Ela conta que com sua experiência como terapeuta de casal, é mais do que comum assistir a mulheres que veem como natural a posição do homem como responsável fiscal do lar, uma condição, Cristina ressalta, que foi propiciada pela cultura e não pela “natureza”, como é sugerido.
“O homem fica desempoderado diante da mulher. As pessoas precisam do dinheiro para sua manutenção física, e consequentemente emocional. É um fator agravante porque as pessoas saem de uma situação de conforto e segurança, para uma situação totalmente adversa de incerteza com relação ao futuro. Isso se agrava quando os dois estão desempregados. E por fim, deve-se levar em conta a responsabilidade por filhos e idosos, quando é o caso”, acrescentou a psicóloga.

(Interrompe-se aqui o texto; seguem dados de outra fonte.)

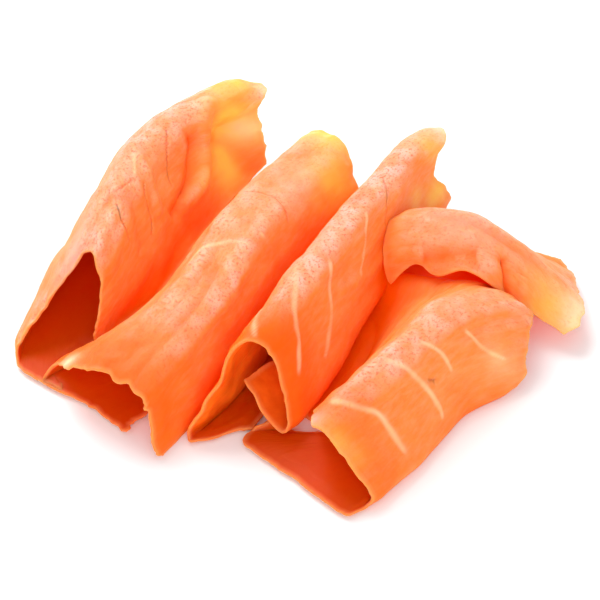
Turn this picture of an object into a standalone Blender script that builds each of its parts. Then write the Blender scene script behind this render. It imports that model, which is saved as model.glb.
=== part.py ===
"""Five overlapping slices of cold-smoked salmon, each one a thin sheet laid in a tall soft fold.

Lengths are in millimetres until the mesh is made. Y runs along the folds, away from the front,
X runs across the row of slices, and the origin is under the centre of the box, on the table.

Each sheet is described as it was laid: the line of its crest, then the strips it is bent into as it
comes down on each side. A strip has a length, or a height that it comes down to, and a turn in
degrees, downward positive, and both may change along the stations. Joints are counted from the
crest: 1 is where the first strip on the right ends, -1 where the first strip on the left ends.
The cut ends of the sheet, near and far, are given as the Y they reach at the joints.
"""
import math

import bmesh
import bpy
import numpy as np

MM = 0.001
THICKNESS = 2.0                 # hand-cut slice
SOFT_LANDING = 0.6              # height over which a sheet eases onto the table
LINES_PER_STRIP = 4             # facets across one strip
ROWS = 16                       # facets along the fold
ROUGHNESS = 0.45                # moist, dull surface
LEAST_SINK = 0.15               # keeps a leg's length finite where it lies nearly flat
BOX_CENTRE = (-3.55, 4.80)       # of the five slices, moved to the origin

SLICES = {
    "slice_left": dict(
        colour=(0.86, 0.24, 0.08),
        stations=(-50, -36, -10, 25, 50, 65),
        crest=((-58, -57, 9), (-50, -58.5, 12), (-40, -60, 17), (-24, -61.2, 25), (0, -64.6, 29),
               (22, -69.5, 29.5), (34, -69.5, 29.5), (45, -67, 29.5), (54, -64.5, 30), (67, -63, 29)),
        left=((("long", 8, 11, 11, 9, 9, 8), (62, 72, 72, 72, 72, 70)),
              (("down to", 4, 5, 5, 5, 5, 5), 5),
              (("long", 6), 106),
              (("long", 5.6, 18, 22, 16, 12, 12), 0)),
        right=((("long", 6, 7, 8, 8, 8, 9), (60, 60, 62, 58, 66, 32)),
               (("down to", 5, 5.4, 6, 7, 9, 18), (6, 6, 4, -2, -6, 0)),
               (("long", 2, 2.5, 4.6, 5.4, 5, 2), (-20, -50, -75, -80, -50, 0))),
        near=((-4, -59), (-3, -58), (-2, -48), (-1.5, -40), (-1, -31), (-0.5, -26), (0, -25),
              (0.5, -26), (1, -30), (2, -39), (3, -37)),
        far=((-4, 45), (-3, 48), (-2, 52), (-1, 60), (0, 65.5), (0.6, 67), (0.9, 70), (1.05, 70), (1.3, 62), (1.6, 60), (2, 58),
             (3, 55))),
    "slice_second": dict(
        colour=(0.88, 0.24, 0.08),
        stations=(-60, -25, 15, 60),
        crest=((-68, -20, 18), (-58, -20, 20), (-45, -18.5, 23.5), (-22, -18, 26.5), (0, -19.5, 27.5),
               (20, -20.5, 27), (40, -21, 25.5), (64, -21.5, 23)),
        left=((("long", 10, 5, 6.5, 5), (6, -4, -6, -2)),
              (("long", 8), (25, 57, 66, 56)),
              (("down to", 5, 4, 4, 8), (8, 14, 12, 10)),
              (("long", 5), 108),
              (("long", 40, 18, 14, 12), 0)),
        right=((("long", 7), (62, 63, 62, 58)),
               (("down to", 2, 3, 4, 10), (4, 18, 18, 10)),
               (("long", 2), (0, 0, 0, -20))),
        near=((-5, -64), (-4.5, -60), (-4, -59), (-3, -55), (-2, -62), (-1, -62), (0, -63), (1, -64),
              (2, -67.5), (3, -66)),
        far=((-5, 46), (-4, 48), (-3, 54), (-2, 62), (-1, 63), (0, 61), (1, 58), (2, 53), (3, 51))),
    "slice_third": dict(
        colour=(0.87, 0.25, 0.09),
        stations=(-58, -45, -10, 25, 70),
        crest=((-55, 6, 25), (-38, 6, 28), (-20, 5.6, 30.5), (4, 4.8, 31), (27, 4.8, 31), (52, 4.4, 31),
               (64, 5, 30.5), (78, 7.5, 28)),
        left=((("long", 7), (73, 80, 82, 82, 78)),
              (("down to", 3, 3, 3, 4, 6), 3),
              (("long", 5), (107, 99, 96, 96, 100)),
              (("long", 15, 9, 8, 7, 9), 0)),
        right=((("long", 7), (58, 58, 65, 70, 70)),
               (("down to", 8, 8, 8, 10, 10.5), (2, 2, 0, 0, 5)),
               (("long", 6, 6, 6, 4, 3), (150, 150, 140, 60, 20)),
               (("long", 20, 18, 10, 2, 2), 0)),
        near=((-4, -44), (-3.5, -48), (-3, -56), (-2, -57), (-1, -46), (0, -38), (1, -36), (2, -43), (3, -44), (4, -40)),
        far=((-4, 60), (-3, 68), (-2, 71), (-1, 74), (0, 77), (0.5, 74), (1, 67), (1.4, 63), (1.7, 66), (2, 68),
             (3, 66), (4, 64))),
    "slice_front_right": dict(
        colour=(0.88, 0.25, 0.08),
        stations=(-50, -36, -10, 12, 34, 52),
        crest=((-60, 35, 22), (-51, 35.5, 23), (-28, 40.5, 25), (-9, 43.5, 26), (7, 46.5, 25), (17, 50, 21),
               (25, 54, 15.5), (33, 58, 7), (44, 62, 3.5), (56, 64, 2)),
        left=((("long", 6, 6, 6, 8, 8, 4), (64, 64, 60, 46, 26, 10)),
              (("down to", 4), 3),
              (("long", 13, 13, 13, 15, 30, 41), (-62, -62, -58, -46, -22, 0))),
        right=((("long", 7, 7, 7, 9, 9, 5), (52, 54, 58, 50, 40, 10)),
               (("down to", 4, 4, 4, 4, 5, 3), (4, 4, 6, 6, 0, 0)),
               (("long", 6), 122),
               (("long", 40, 27, 22, 22, 22, 10), 0),
               (("long", 8, 4, 1, 1, 1, 1), (50, 25, 0, 0, 0, 0))),
        near=((-3, -32), (-2, -35), (-1, -46), (0, -53), (1, -53), (2, -53), (2.6, -56), (3, -60),
              (3.5, -55.5), (4, -51), (5, -42)),
        far=((-3, 57), (-2, 54), (-1, 40), (0, 33), (1, 29), (1.5, 21), (2, 13), (2.5, 8), (3, 4),
             (3.4, -12), (4, -36), (5, -38))),
    "slice_back_right": dict(
        colour=(0.9, 0.28, 0.11),
        lies_across=(17.5, 36.0, -78.5),
        stations=(0, 14, 23, 28, 34, 50),
        crest=((-6, 0, 23.5), (0, -1, 26), (9, -1, 28), (18, -2, 27.6), (33, -1.6, 21.6), (47, 1.5, 12.5),
               (57, 4, 8), (66, 5, 5.5)),
        left=((("long", 5), (50, 50, 48, 46, 44, 22)),
              (("down to", 7, 6, 5, 4, 3, 2), 10),
              (("long", 5), -50)),
        right=((("long", 6), (24, 24, 6, 6, 24, 26)),
               (("long", 5, 10, 9, 9, 6.5, 4), (4, 4, 4, 4, 4, 5)),
               (("long", 4, 4, 3, 3, 3, 2), (45, 45, 30, 30, 30, 10))),
        near=((-3, 11), (-2, 9), (-1, 4), (0, -3), (1, -3), (2, -1), (3, 0)),
        far=((-3, 44), (-2, 48), (-1, 54), (0, 57), (1, 57), (2, 55), (3, 53))),
}


def through(x, knots, values):
    """Smooth curve through the knots: a cubic with no overshoot, straight beyond the ends."""
    knots, values, x = np.asarray(knots, float), np.asarray(values, float), np.asarray(x, float)
    rise = np.diff(values) / np.diff(knots)
    slope = np.empty_like(values)
    slope[0], slope[-1] = rise[0], rise[-1]
    if len(values) > 2:
        slope[1:-1] = np.where(rise[:-1] * rise[1:] <= 0, 0, (rise[:-1] + rise[1:]) / 2)
    i = np.clip(np.searchsorted(knots, x) - 1, 0, len(knots) - 2)
    step = knots[i + 1] - knots[i]
    u = (x - knots[i]) / step
    t = np.clip(u, 0, 1)
    y = ((2 * t ** 3 - 3 * t ** 2 + 1) * values[i] + (t ** 3 - 2 * t ** 2 + t) * step * slope[i]
         + (3 * t ** 2 - 2 * t ** 3) * values[i + 1] + (t ** 3 - t ** 2) * step * slope[i + 1])
    return y + np.where(u > 1, (x - knots[-1]) * slope[-1], 0) + np.where(u < 0, (x - knots[0]) * slope[0], 0)


def along(value, y, stations):
    """A size at each Y: the same everywhere, or eased between the stations."""
    if np.isscalar(value) or len(value) == 1:
        return np.full_like(y, float(np.ravel(value)[0]))
    return through(np.clip(y, stations[0], stations[-1]), stations, value)


def come_down(strips, joint, y, top, stations):
    """Bend one side of the sheet strip by strip: distance out from the crest, and height."""
    out, height, angle = np.zeros_like(y), top.copy(), np.zeros_like(y)
    for k, (reach, turn) in enumerate(strips):
        bend = np.radians(along(turn, y, stations))
        bend = np.where(np.abs(bend) < 1e-5, 1e-5, bend)
        sink = (np.cos(angle) - np.cos(angle + bend)) / bend
        size = along(reach[1:], y, stations)
        if reach[0] == "down to":
            size = np.maximum((height_at(strips[:k], y, top, stations) - size)
                              / np.maximum(sink, LEAST_SINK), 1.0)
        part = bend * np.clip(joint[:, None] - k, 0, 1)
        out += size * (np.sin(angle + part) - np.sin(angle)) / bend
        height -= size * (np.cos(angle) - np.cos(angle + part)) / bend
        angle = angle + bend
    return out, height


def height_at(strips, y, top, stations):
    """Height at the end of these strips."""
    height, angle = top.copy(), np.zeros_like(y)
    for reach, turn in strips:
        bend = np.radians(along(turn, y, stations))
        bend = np.where(np.abs(bend) < 1e-5, 1e-5, bend)
        sink = (np.cos(angle) - np.cos(angle + bend)) / bend
        size = along(reach[1:], y, stations)
        height = np.minimum(height - sink, size) if reach[0] == "down to" else height - size * sink
        angle = angle + bend
    return height


def rest_on_table(z):
    """Ease the middle of the sheet to half its thickness above the table, then hold it flat."""
    over = z - THICKNESS / 2
    eased = THICKNESS / 2 + (over + SOFT_LANDING) ** 2 / (4 * SOFT_LANDING)
    return np.where(over > SOFT_LANDING, z, np.where(over < -SOFT_LANDING, THICKNESS / 2, eased))


def middle(shape):
    """Middle surface of a folded slice: a grid of points, joints by rows."""
    count = {side: len(shape[side]) for side in ("left", "right")}
    joint = np.linspace(-count["left"], count["right"], (count["left"] + count["right"]) * LINES_PER_STRIP + 1)
    ends = [through(joint, *zip(*shape[end])) for end in ("near", "far")]
    y = ends[0][:, None] + (ends[1] - ends[0])[:, None] * np.linspace(0, 1, ROWS + 1)
    ys, xs, zs = zip(*shape["crest"])
    points = np.stack([through(y, ys, xs), y, through(y, ys, zs)], axis=-1)
    for side, sign in (("left", -1), ("right", 1)):
        rows = joint * sign >= 0
        out, z = come_down(shape[side], abs(joint[rows]), y[rows], points[rows][..., 2], shape["stations"])
        points[rows, :, 0] += sign * out
        points[rows, :, 2] = z
    points[..., 2] = rest_on_table(points[..., 2])
    return points


def sheet(name, points, material):
    """One slice: the open middle surface, given its thickness by Solidify."""
    mesh = bmesh.new()
    grid = [[mesh.verts.new(point * MM) for point in row] for row in points]
    for row, after in zip(grid, grid[1:]):
        for a, b, c, d in zip(row, after, after[1:], row[1:]):
            mesh.faces.new((a, b, c, d))
    data = bpy.data.meshes.new(name)
    mesh.to_mesh(data)
    mesh.free()
    data.shade_smooth()
    data.materials.append(material)
    piece = bpy.data.objects.new(name, data)
    thickness = piece.modifiers.new("thickness", "SOLIDIFY")
    thickness.thickness = THICKNESS * MM
    thickness.offset = 0.0
    piece.modifiers.new("facets", "TRIANGULATE")
    return piece


def salmon(name, colour):
    """Orange flesh with a dull wet surface."""
    material = bpy.data.materials.new(name)
    material.use_nodes = True
    shader = material.node_tree.nodes["Principled BSDF"]
    shader.inputs["Base Color"].default_value = (*colour, 1.0)
    shader.inputs["Roughness"].default_value = ROUGHNESS
    return material


def main():
    for old in list(bpy.data.objects):
        bpy.data.objects.remove(old, do_unlink=True)
    group = bpy.data.collections.new("smoked_salmon_slices")
    bpy.context.scene.collection.children.link(group)
    row = bpy.data.objects.new("row", None)
    row.location = (-BOX_CENTRE[0] * MM, -BOX_CENTRE[1] * MM, 0.0)
    group.objects.link(row)
    for name, shape in SLICES.items():
        piece = sheet(name, middle(shape), salmon(f"{name}_flesh", shape["colour"]))
        x, y, yaw = shape.get("lies_across", (0.0, 0.0, 0.0))
        piece.parent = row
        piece.location = (x * MM, y * MM, 0.0)
        piece.rotation_euler.z = math.radians(yaw)
        group.objects.link(piece)


main()
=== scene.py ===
"""Five overlapping slices of cold-smoked salmon, for Blender 4.5.

Each slice is a fine grid of its own, bent by the same rules as the solid it stands for. On top of
that come what makes it look cut from a fish: torn ends, thin edges, pleats, soft waves, the pale
lines of fat between the flakes, and moist translucent flesh. Shade in hollows and folds, a sheen
on raised parts, glints and a glow under fold roofs are painted into the flesh colour.
Lengths are in millimetres until a mesh is made.
"""
import math

import bpy
import numpy as np
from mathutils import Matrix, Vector


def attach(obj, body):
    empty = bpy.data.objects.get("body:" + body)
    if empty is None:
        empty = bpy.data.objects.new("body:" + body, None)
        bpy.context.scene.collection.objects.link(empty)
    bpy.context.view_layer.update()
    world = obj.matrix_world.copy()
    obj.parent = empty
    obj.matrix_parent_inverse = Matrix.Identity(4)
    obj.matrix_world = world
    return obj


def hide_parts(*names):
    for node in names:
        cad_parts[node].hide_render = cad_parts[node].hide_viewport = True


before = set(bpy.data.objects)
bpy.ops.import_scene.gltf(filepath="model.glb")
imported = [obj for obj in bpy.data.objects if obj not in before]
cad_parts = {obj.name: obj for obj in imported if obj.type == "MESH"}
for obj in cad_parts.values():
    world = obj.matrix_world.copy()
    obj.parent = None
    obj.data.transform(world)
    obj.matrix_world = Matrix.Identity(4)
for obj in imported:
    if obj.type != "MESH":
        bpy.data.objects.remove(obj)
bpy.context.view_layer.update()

bl_info = {
    "name": "Smoked salmon slices",
    "version": (1, 0, 0),
    "blender": (4, 5, 0),
    "location": "3D View > Sidebar > Salmon",
    "description": "Lays out folded slices of cold-smoked salmon on a plain stage",
    "category": "Object",
}

MM = 0.001
THICKNESS = 2.0                 # the solid's, whose middle surface this follows
SOFT_LANDING = 0.6              # height over which a sheet eases onto the table
LEAST_SINK = 0.15
BOX_CENTRE = (-3.55, 4.80)      # of the five slices, moved to the origin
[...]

Importante frisar que Cristina não defende de maneira alguma a violência, mas destaca para a importância de trabalhar a ideia de que o desempregado não é um fracassado, e sim uma vítima de um sistema que está em crise.
“Qualquer um de nós pode cair na ceia do desemprego. O desemprego é muito mais social do que pessoal. E se a autoestima desse desempregado cai muito, ele não vai ter vontade de buscar uma recolocação. E mais: se esse homem se sente muito acuado, cobrado e pressionado, ele vai buscar diversas formas de reagir, uma delas é a agressão”, disse.
Cristina explica que a mulher também pode ficar agressiva em situação de desemprego, e isso pode gerar consequências, principalmente para os filhos, na certeza de que não será revidada. O homem, segundo a psicóloga, sente a necessidade de mostrar domínio sob o uso da força, “já que ele não é respeitado na condição de desempregado”. “É uma forma de ele se colocar como homem da casa – quem manda sou eu”, explicou. Ela finaliza dizendo que é impossível ter uma dimensão do que essa recessão pode causar nas gerações futuras, como foi exemplificado na pesquisa norte-americana.
“Quando a mulher descarrega nos filhos, por exemplo, esses filhos vão aprender – uma vez que eles são mediados pela violência, mesmo quando espectadores da violência entre seus pais – a mediar os seus conflitos não através do dialogo, mas através da força física. É uma conseqüência futura imprevisível”, completou.